Marcy Borders, a woman whose dust-covered image became a haunting emblem of the Sept. 11, 2001 attack, has died of stomach cancer at the age of 42, family members said late Monday.
John Borders, Marcy's first cousin, wrote in a Facebook post that she "unfortunately succumbed to the diseases that (have) ridden her body since 9/11."
Borders, a New Jersey native, was working for Bank of America on the 81st floor of the World Trade Center's north tower when two hijacked passenger jets slammed into the Twin Towers.
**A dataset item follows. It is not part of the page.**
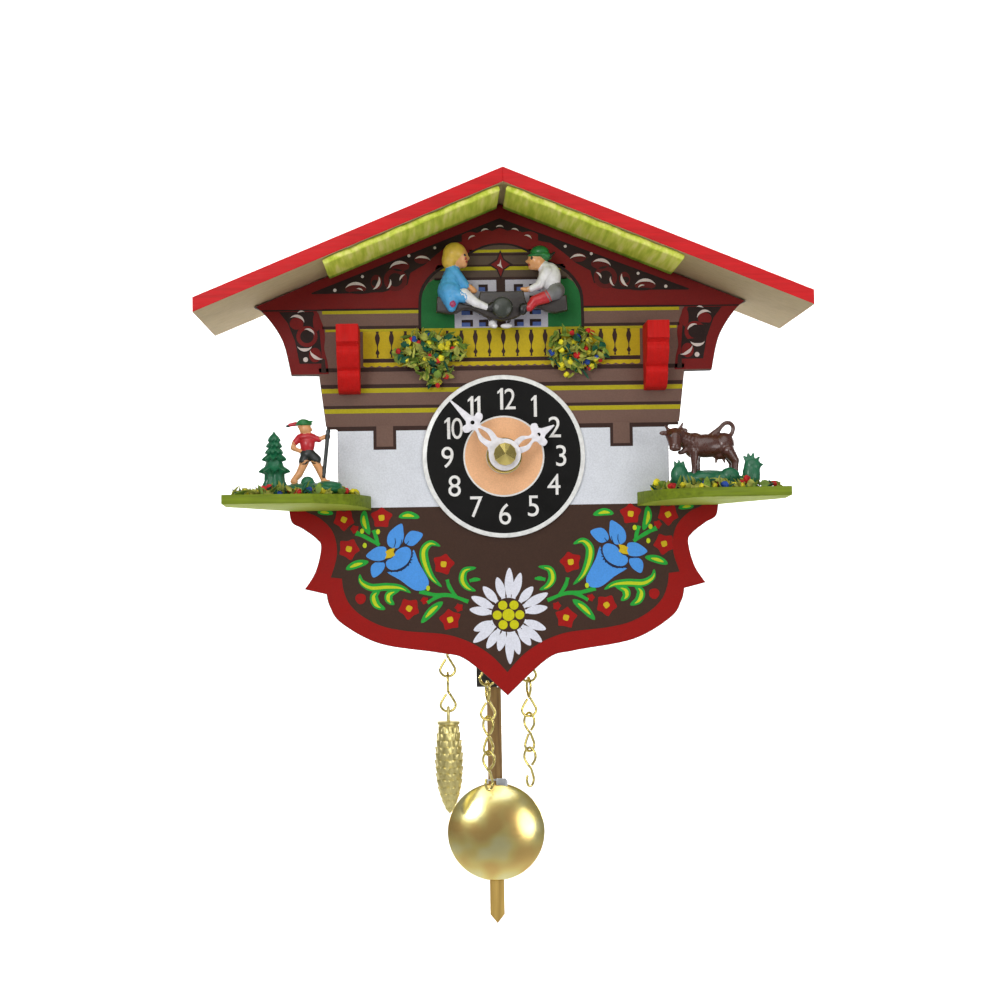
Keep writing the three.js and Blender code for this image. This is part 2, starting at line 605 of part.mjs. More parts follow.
function chains() {
  for (const { name, x, top, turns, open } of CHAINS) {
    const eyeBottom = top + LINK_HALF_LENGTH - (LINK_HALF_LENGTH * 2 - LINK_PITCH);
    add(`screw_eye_${name}`, screwEye(x, eyeBottom), chainBrass);
    turns.forEach((turn, i) => {
      const isHook = open && i === turns.length - 1;
      const place = [x, CHAIN_Y, top - i * LINK_PITCH];
      add(`chain_${name}_link_${i + 1}`, chainLink(isHook).rotateZ(radians(turn)), chainBrass, place);
    });
  }
}

/** Cast weight in the form of a fir cone, with a wire eye on top. */
function coneWeight() {
  const chain = CHAINS[0];
  const lastLink = chain.top - (chain.turns.length - 1) * LINK_PITCH;
  const eyeTop = lastLink - LINK_PITCH + LINK_HALF_LENGTH;
  const bodyTop = -65;
  const profile = [[0, bodyTop - 22.7], [1.4, bodyTop - 20.4], [2.6, bodyTop - 17], [3.3, bodyTop - 12],
    [3.4, bodyTop - 8], [2.9, bodyTop - 2.6], [2.35, bodyTop - 0.8], [2.6, bodyTop], [0, bodyTop]];
  const cone = new THREE.LatheGeometry(profile.map(([r, z]) => new THREE.Vector2(r, z)), 12).rotateX(Math.PI / 2);
  const eye = wire([[0, -0.75, bodyTop - 0.5], [0, -0.9, eyeTop - 1.3], [0, 0, eyeTop], [0, 0.9, eyeTop - 1.3],
    [0, 0.75, bodyTop - 0.5]], WIRE_RADIUS, 10);
  add('cone_weight', join(cone, eye), castBrass, [chain.x, CHAIN_Y, 0]);
}

// ---------------------------------------------------------------- movement

const MOTION_DISTANCE = 8.4;
const MOTION_DIRECTION = radians(210);
const KNOB_DIRECTION = radians(200);
const GOING_DISTANCE = 9.9;
const GOING_DIRECTION = radians(120);
const ROTOR_DISTANCE = 7.5;
const ROTOR_DIRECTION = radians(135);

/** Point at a distance and direction from another, in the plane of the wheels. */
function fromPoint([x, z], distance, direction) {
  return [x + distance * Math.cos(direction), z + distance * Math.sin(direction)];
}

const motionAt = fromPoint([0, 0], MOTION_DISTANCE, MOTION_DIRECTION);
const knobAt = fromPoint(motionAt, MOTION_DISTANCE, KNOB_DIRECTION);
const firstAt = fromPoint([0, 0], GOING_DISTANCE, GOING_DIRECTION);
const rotorAt = fromPoint(firstAt, ROTOR_DISTANCE, ROTOR_DIRECTION);

/** Phase that puts a wheel's tooth gap opposite its driver's tooth at the line of centres. */
function meshPhase(driverTeeth, driverPhase, direction, teeth) {
  const offset = -((driverPhase - direction) * driverTeeth) / teeth - Math.PI / teeth;
  return direction + Math.PI + offset;
}

function gear(teeth, tip, root, y, phase, bore = 0, sides = 10) {
  const holes = bore > 0 ? [circle(0, 0, bore, sides)] : [];
  return plate(gearOutline(teeth, tip, root, phase), y, holes);
}

function movementCase() {
  const front = MOVEMENT_FRONT;
  const wallBack = 11.7;
  const cellBack = 16;
  const gearShell = box([-26, 11], [front, wallBack], [-28, 28]);
  const cellShell = box([10, 28], [front, cellBack], [-28, 28]);
  const gearRoom = box([-25, 10], [front + 1, wallBack + 1], [-27, 27]);
  const cellRoom = box([11, 27], [front + 1, cellBack + 1], [-27, 27]);
  const bush = bar(BUSH_RADIUS, [BUSH_END, front + 0.5], 16);
  const motionPost = bar(0.6, [front + 0.5, 7.4], 8, ...motionAt);
  const bushBore = bar(2.6, [BUSH_END - 1, front + 2], 16);
  const shell = cut(join(gearShell, cellShell), gearRoom, cellRoom);
  add('movement_case', cut(join(shell, bush, motionPost), bushBore), movementPlastic);

  const rear = [wallBack + GAP, COVER_BACK];
  const coverOutline = [[-26, -28], [9.9, -28], [9.9, 28], [-26, 28]];
  const cover = plate(coverOutline, rear, [circle(...knobAt, 1.3, 10)]);
  const pivotPin = bar(1, [COVER_BACK - 0.5, PENDULUM_Y + 1.4], 10, PENDULUM_X, PENDULUM_PIVOT_Z);
  add('movement_cover', join(cover, pivotPin), movementPlastic);
}

function goingTrain() {
  const wheelTeeth = 60;
  const pinionTeeth = 6;
  const firstTeeth = 54;
  const wheelLayer = [8, 8.8];
  const firstLayer = [9.5, 10.2];
  const centre = gear(wheelTeeth, 9.2, 8.5, wheelLayer, 0, 1.55, 12);
  add('centre_wheel', centre, wheelPlastic);

  const firstPhase = meshPhase(wheelTeeth, 0, GOING_DIRECTION, pinionTeeth);
  const first = join(
    gear(pinionTeeth, 1.1, 0.55, [wheelLayer[0] - 0.3, firstLayer[0] + 0.1], firstPhase),
    gear(firstTeeth, 6.9, 6.3, firstLayer, 0),
    bar(0.45, [4.4, 11.65], 8),
  );
  add('first_wheel', first, wheelPlastic, [firstAt[0], 0, firstAt[1]]);

  const rotorPhase = meshPhase(firstTeeth, 0, ROTOR_DIRECTION, pinionTeeth);
  const rotor = join(
    gear(pinionTeeth, 0.95, 0.45, [firstLayer[0] - 0.4, firstLayer[1] + 0.4], rotorPhase),
    bar(2.4, [7.2, 8.8], 12),
    bar(0.4, [4.4, 11.65], 8),
  );
  add('rotor', rotor, steel, [rotorAt[0], 0, rotorAt[1]]);
}

function motionWork() {
  const cannonTeeth = 12;
  const motionTeeth = 36;
  const pinionTeeth = 10;
  const hourTeeth = 40;
  const hourLayer = [4.7, 5.6];
  const motionLayer = [6.2, 7];
  const arbor = join(
    turned([[0, -9.6], [1.1, -9.6], [1.1, -7.35], [1.5, -7.35], [1.5, 11.6], [0, 11.6]], 12),
    gear(cannonTeeth, 2.4, 1.7, motionLayer, 0),
  );
  add('minute_arbor', arbor, wheelPlastic);

  const motionPhase = meshPhase(cannonTeeth, 0, MOTION_DIRECTION, motionTeeth);
  const motion = cut(join(
    gear(motionTeeth, 6.5, 5.8, motionLayer, motionPhase),
    gear(pinionTeeth, 1.95, 1.3, [hourLayer[0], motionLayer[0] + 0.1], 0),
  ), bar(0.65, [0, 20], 8));
  add('motion_wheel', motion, wheelPlastic, [motionAt[0], 0, motionAt[1]]);

  const hourPhase = meshPhase(pinionTeeth, 0, MOTION_DIRECTION + Math.PI, hourTeeth);
  const hour = join(gear(hourTeeth, 6.95, 6.3, hourLayer, hourPhase, 1.8, 12), tube(1.75, 2.5, [-6.2, hourLayer[1]], 12));
  add('hour_wheel', hour, wheelPlastic);

  const knobPhase = meshPhase(motionTeeth, motionPhase, KNOB_DIRECTION, cannonTeeth);
  const knob = join(
    gear(cannonTeeth, 2.4, 1.7, motionLayer, knobPhase),
    bar(1.2, [motionLayer[0], 14], 10),
    gear(16, 4, 3.7, [13.2, 16], 0),
  );
  add('set_knob', knob, blackPlastic, [knobAt[0], 0, knobAt[1]]);
}

/** Stepping motor: a coil on the stator's core leg, and the circuit board that drives it. */
function motor() {
  const layer = [7.6, 8.4];
  const [rx, rz] = rotorAt;
  const coilZ = 24;
  const half = 7;
  const outline = [
    [rx - 4, rz - 4], [rx + 4, rz - 4], [rx + 4, rz + 3.4], [rx + half, rz + 4.4], [rx + half, coilZ + 1],
    [rx - half, coilZ + 1], [rx - half, rz + 4.4], [rx - 4, rz + 3.4],
  ];
  const window = [[rx - half + 2, coilZ - 1], [rx - half + 2, rz + 5.5], [rx + half - 2, rz + 5.5],
    [rx + half - 2, coilZ - 1]];
  add('stator', plate(outline, layer, [circle(rx, rz, 2.9, 16), window]), steel);

  const winding = tube(1.6, 2.9, [-half + 2.4, half - 2.4], 12).rotateZ(Math.PI / 2);
  add('drive_coil', winding, copper, [rx, (layer[0] + layer[1]) / 2, coilZ]);

  const board = box([-24, 9], [9.6, 10.4], [-26, -15]);
  const chip = box([-12, -6], [8.2, 9.7], [-23, -18]);
  add('circuit_board', join(board, chip), boardGreen);
}

/** One penlight cell, standing plus end up, between its two spring contacts. */
function powerCell() {
  const [x, y] = [19, 11.65];
  const profile = [[0, -25.3], [7.15, -25.3], [7.15, 23.6], [2.6, 23.6], [2.6, 24.8], [0, 24.8]];
  const cell = new THREE.LatheGeometry(profile.map(([r, z]) => new THREE.Vector2(r, z)), 20).rotateX(Math.PI / 2);
  add('battery', cell, cellLabel, [x, y, 0]);
  add('contact_plus', box([x - 4, x + 4], [6, 15.4], [25.2, 25.7]), steel);
  const spring = new THREE.CylinderGeometry(2, 3.4, 0.7, 10).rotateX(-Math.PI / 2).translate(x, y, -25.75);
  add('contact_minus', join(box([x - 4, x + 4], [6, 15.4], [-26.6, -26.1]), spring), steel);
}

// ---------------------------------------------------------------- assembly

facadeBoard();
caseWalls();
backPanel();
roof();
eaveTrims();
corbels();
shelves();
flowerTufts();
hiker();
firTree();
cow();
seesaw();
dial();
hands();
pendulum();
chains();
coneWeight();
movementCase();
goingTrain();
motionWork();
motor();
powerCell();

parts.position.set(0, -CASE_DEPTH, -WALL_POINT_Z);
const clock = new THREE.Group();
clock.add(parts);

export default clock;
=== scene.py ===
"""Looks for a miniature chalet wall clock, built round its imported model.

Shapes are drawn in millimetres in "dial coordinates": X and Z are zero at the dial centre and Y is zero
on the front of the facade. row() turns them into the metres of the model's own frame.
"""

import math
import random

import bmesh
import bpy
import numpy as np
from mathutils import Matrix, Vector


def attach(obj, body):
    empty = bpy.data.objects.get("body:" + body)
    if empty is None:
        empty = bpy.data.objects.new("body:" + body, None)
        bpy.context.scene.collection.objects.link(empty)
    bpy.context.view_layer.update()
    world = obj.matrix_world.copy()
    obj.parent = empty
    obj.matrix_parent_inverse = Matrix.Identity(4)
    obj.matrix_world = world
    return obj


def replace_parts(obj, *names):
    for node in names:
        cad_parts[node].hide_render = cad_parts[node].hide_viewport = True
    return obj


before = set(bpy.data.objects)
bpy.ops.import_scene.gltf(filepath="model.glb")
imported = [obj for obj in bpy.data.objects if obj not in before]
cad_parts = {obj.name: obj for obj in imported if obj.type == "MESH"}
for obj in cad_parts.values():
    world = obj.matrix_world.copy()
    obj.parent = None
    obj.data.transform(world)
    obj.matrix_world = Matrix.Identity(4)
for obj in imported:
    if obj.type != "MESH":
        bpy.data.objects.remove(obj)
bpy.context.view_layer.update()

MM = 0.001
DIAL_CENTRE = Vector((0.0, -0.020, -0.036))
LAYER = 0.03              # height of one layer of print
SIDES = (("left", -1), ("right", 1))
CURVE_STEPS = 8


def row(x, y, z):
    return Vector((x, y, z)) * MM + DIAL_CENTRE


# ------------------------------------------------------------------ materials

def linear(hex_colour):
    """Linear colour with alpha from an sRGB hex number."""
    parts = [((hex_colour >> shift) & 255) / 255 for shift in (16, 8, 0)]
    return tuple(c / 12.92 if c <= 0.04045 else ((c + 0.055) / 1.055) ** 2.4 for c in parts) + (1.0,)


def shaded(colour, factor):
    return tuple(min(1.0, c * factor) for c in colour[:3]) + (1.0,)


class Look:
    """A node material under construction. Texture sizes are in millimetres."""

    def __init__(self, name, roughness, metallic=0.0, coat=0.0, specular=0.5):
        self.material = bpy.data.materials.new(name)
        self.material.use_nodes = True
        self.tree = self.material.node_tree
        self.shader = self.tree.nodes["Principled BSDF"]
        for socket, value in (("Roughness", roughness), ("Metallic", metallic), ("Coat Weight", coat),
                              ("Specular IOR Level", specular)):
            self.shader.inputs[socket].default_value = value
        self.place = self.tree.nodes.new("ShaderNodeTexCoord").outputs["Object"]

    def node(self, kind, output, inputs, **settings):
        """Output of a new node whose inputs are numbers or the outputs of other nodes."""
        made = self.tree.nodes.new("ShaderNode" + kind)
        for name, value in settings.items():
            setattr(made, name, value)
        for key, value in inputs.items():
            if isinstance(value, bpy.types.NodeSocket):
                self.tree.links.new(value, made.inputs[key])
            else:
                made.inputs[key].default_value = value
        return made.outputs[output]

    def noise(self, size, stretch=(1, 1, 1), detail=3.0, offset=0.0):
        scale = [1 / s for s in stretch]
        place = self.node("Mapping", "Vector", {"Vector": self.place, "Scale": scale,
                                                "Location": (offset, offset, offset)})
        return self.node("TexNoise", "Fac", {"Vector": place, "Scale": 1 / (size * MM), "Detail": detail})

    def ramp(self, value, *stops):
        colours = self.node("ValToRGB", "Color", {"Fac": value})
        elements = colours.node.color_ramp.elements
        for element, (position, colour) in zip(elements, (stops[0], stops[-1])):
            element.position = position
            element.color = colour
        for position, colour in stops[1:-1]:
            elements.new(position).color = colour
        return colours

    def tone(self, value, base, dark, light):
        """Runs from a darker to a lighter shade of a colour over the middle of a noise."""
        return self.ramp(value, (0.3, shaded(base, dark)), (0.7, shaded(base, light)))

    def mix(self, factor, first, second):
        return self.node("Mix", 2, {"Factor": factor, 6: first, 7: second}, data_type="RGBA")

    def span(self, value, start, end, low=0.0, high=1.0):
        """Maps the numbers between start and end to those between low and high."""
        return self.node("MapRange", "Result", {"Value": value, "From Min": start, "From Max": end,
                                                "To Min": low, "To Max": high})

    def between(self, axis, low, high):
        """Runs from 0 to 1 between two places along an axis, in dial millimetres."""
        offset = DIAL_CENTRE["XYZ".index(axis)]
        along = self.node("SeparateXYZ", axis, {"Vector": self.place})
        return self.span(along, low * MM + offset, high * MM + offset)

    def colour(self, socket):
        self.tree.links.new(socket, self.shader.inputs["Base Color"])

    def roughness(self, value, low, high):
        self.tree.links.new(self.span(value, 0.3, 0.7, low, high), self.shader.inputs["Roughness"])

    def bump(self, height, depth):
        """Relief of so many millimetres."""
        normal = self.node("Bump", "Normal", {"Distance": depth * MM, "Height": height})
        self.tree.links.new(normal, self.shader.inputs["Normal"])


def print_ink(name, hex_colour, gloss=0.5):
    """Printed paper glued on wood: fine tooth, faint mottling and a satin varnish."""
    base = linear(hex_colour)
    look = Look(name, gloss, specular=0.16)
    tooth = look.noise(0.35)
    cloud = look.noise(5.0, offset=3.0)
    look.colour(look.mix(0.35, look.tone(tooth, base, 0.86, 1.1), look.tone(cloud, base, 0.88, 1.08)))
    look.roughness(cloud, gloss - 0.06, gloss + 0.12)
    look.bump(tooth, 0.012)
    return look.material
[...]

Instead of staying at her desk, as her boss had ordered, she fled from the building and into a street scattered with wounded workers.
A stranger pulled her into a building lobby just as the north tower collapsed — and it was then that Agence France-Presse photographer Stan Honda captured her terrified face in a famous photo that has since been seen around the world. For the rest of her life, Borders would be known as "The Dust Lady."
In 2002, Borders told Fox News that she was traumatized by the attack and struggled to cope with her sudden fame from that deadly day.
"When I saw it, I was like: 'Oh my God, I really don't like the image America sees. It shows me,'" she said at the time. "I might have been asking God: 'What do I do? What's going on? What's happening?' It shows fear. People look at this picture and see elegance. I don't see it."
Borders battled severe depression and an addiction to crack cocaine before checking into rehab in April 2011. She was diagnosed with stomach cancer in August 2014 and underwent chemotherapy. Borders told the Jersey Journal last year that she wondered whether her illness could be attributed to the attack.
"I'm saying to myself 'Did this thing ignite cancer cells in me?'" she told the paper. "I definitely believe it because I haven't had any illnesses. I don't have high blood pressure...high cholesterol, diabetes."